The topology of the norbornane moieties in the title compound, (I), is consistent with that reported in other norbornanes. The value of the C5—C7—C6 [95.9 (9)°] angle is markedly different from the tetrahedral value. In other norbornane derivatives, the corresponding angle is reported as 93.3 (8)° in exo,exo-2,3-endo,endo-5,6-tetrabromobicycloheptane (Hökelek et al., 1998), 94.3 (7)° in 2,2-exo-3,5,5-exo-6-hexabromobicycloheptane (Akkurt et al., 2000) and 101.0 (9)° in endo,exo-9,11-dibromotricyclo-[6.3.1.02,7]dodeca-2(7),3,5-triene-10-one (Büyükgüngör et al., 1989).

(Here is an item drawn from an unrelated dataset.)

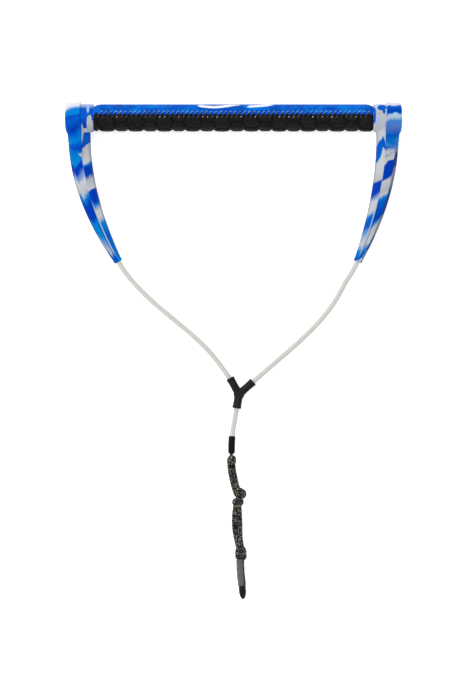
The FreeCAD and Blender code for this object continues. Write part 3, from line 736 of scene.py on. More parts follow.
def makeTip():
    top = Vector(tail["end"]) * mm
    way = (Vector(tail["end"]) - Vector(tail["top"])).normalized()
    profile = []
    for i in range(28):
        s = i / 27
        if s < 0.08:
            r = 0.88 + 0.12 * (s / 0.08)
        else:
            r = max(0.02, 1 - ((s - 0.08) / 0.92) ** 3.2) ** 0.62
        profile.append((s * tail["tipLength"], tail["tipRadius"] * r))

    def twoRidges(w, along):
        s = along / tail["tipLength"]
        deep = 0.10 * min(1, max(0, 1.15 - s))
        wrinkle = 0.018 * math.sin(9 * w + 900 * along) + 0.014 * math.sin(5 * w - 1700 * along)
        return 1 - deep * (0.5 + 0.5 * math.cos(2 * w - 0.4 + 60 * along)) + wrinkle
    points, faces = latheParts(profile, top, way, 44, twoRidges)
    piece = newPiece("dippedTip", points, faces)
    finish = blackRubberFinish("dippedRubber", 0.24, 0.14)
    return settle(piece, finish, "dipped_tip", "pigtail")


makeWhipping()
makeTip()
print("stage: whipping and tip")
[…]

The Br—C—C bond angles are between 106.8 (7) and 117.9 (7)°, with an average value of 112.6 (7)°, which is 111.2 (3)° in exo,endo,endo-9,9,10,11,12-pentabromotricyclo[6.2.2.02,7]dodeca-2(7),3,5- triene (Hökelek et al., 1990), 115.1 (6)° in exo,exo-9,10,12-tribromotricyclo[6.3.1.02,7]dodeca-2(7),3,5,10-tetraene (Hökelek et al., 1991) and 113.9 (7)° in exo,exo-2,3-endo,endo-5,6-tetrabromobicycloheptane (Hökelek et al., 1998).
The deviations of the Br1, Br2, Br3, Br4 and Br5 atoms from the best least-squares plane passing through the C1/C2/C3/C4 atoms are 0.827 (1), 0.781 (1), 0.603 (2), -1.828 (1) and 0.883 (1) Å, respectively. An examination of the deviations from the least-squares planes through the individual fragments shows that the fragments A(C5—C1—C2—C6) and B(C5—C4—C3—C6) are nearly planar. The dihedral angles between A, B and C(C5,C6,C7) are A/B = 68.3 (5), A/C = 56.1 (7) and B/C = 55.7 (6)°.
The strain in the structures containing one atom on the bridge is more predominant than in structures containing two carbon atoms on the bridge (Hökelek et al., 1990).